The late Miller Williams
The late Miller Williams

“That’s the thing, when you’re singing, the words kind of have to roll off. It’s so different than when you’re reciting a poem and you have to come up with some sort of refrain, hook or line,” she said. “But now I’m excited because I feel like I’ve kind of figured out the formula, sort of. The other thing is that both of these poems are really short, concise poems. There’s this one other older poem of his that I’ve always loved called, ‘Why Does God Permit Evil’ but it’s a much longer, rambling poem. That was the one that for years and years I’ve tried to turn into a song and I’ve never gotten anywhere with it. When I sat down to do ‘Compassion,’ it was a whole different thing working with a shorter poem. Basically, I had to stretch it out, repeat some of the lines and maybe move some of the words around so they rhyme. Again, not all poetry rhymes in the way that songs rhyme. That’s basically what I did and I was pretty proud of myself, I have to admit.”

Lucinda Williams
Lucinda Williams

And while Williams and Overby have both gone through the heartache of losing parents, the love the two have for each other has sparked a prolific creative streak for Williams that has yielded a pair of solid double CDs in the past four years. It’s quite a leap for someone who unfairly gained a reputation as a perfectionist and slow worker because of the six-year gap between her fourth and fifth albums in the 1990s.

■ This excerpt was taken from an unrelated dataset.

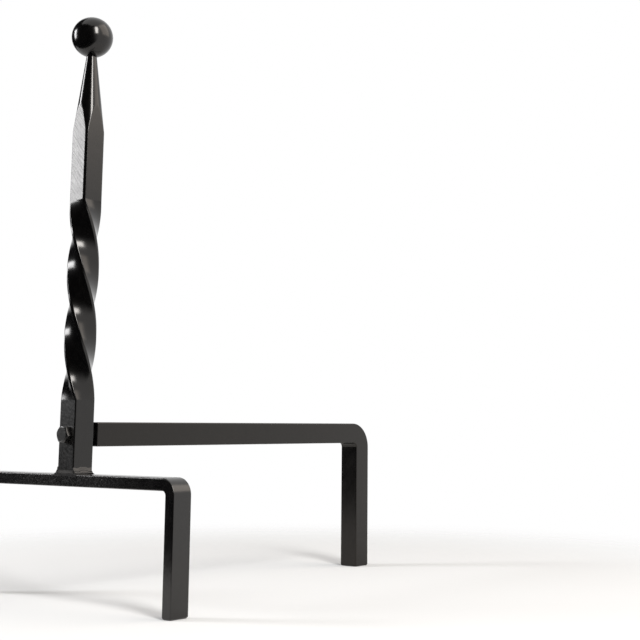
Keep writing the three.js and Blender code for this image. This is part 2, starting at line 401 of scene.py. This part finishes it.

“I’m not really sure [where this creative burst] has come from. It’s this period in my life and being in this place where I feel where I’m comfortable. It’s given me more freedom being happily married and in that kind of situation that’s forcing me to push myself to find other things to write about besides unrequited love,” she said. “I have to be in a certain state of mind to feel like writing. The other side of it all is that you can draw on those things that created the pain. I just look at it like an endless well where I dip into it and pull stuff out that goes all the way back into my childhood and not just my own life. It’s really been liberating to be in that place as a writer.”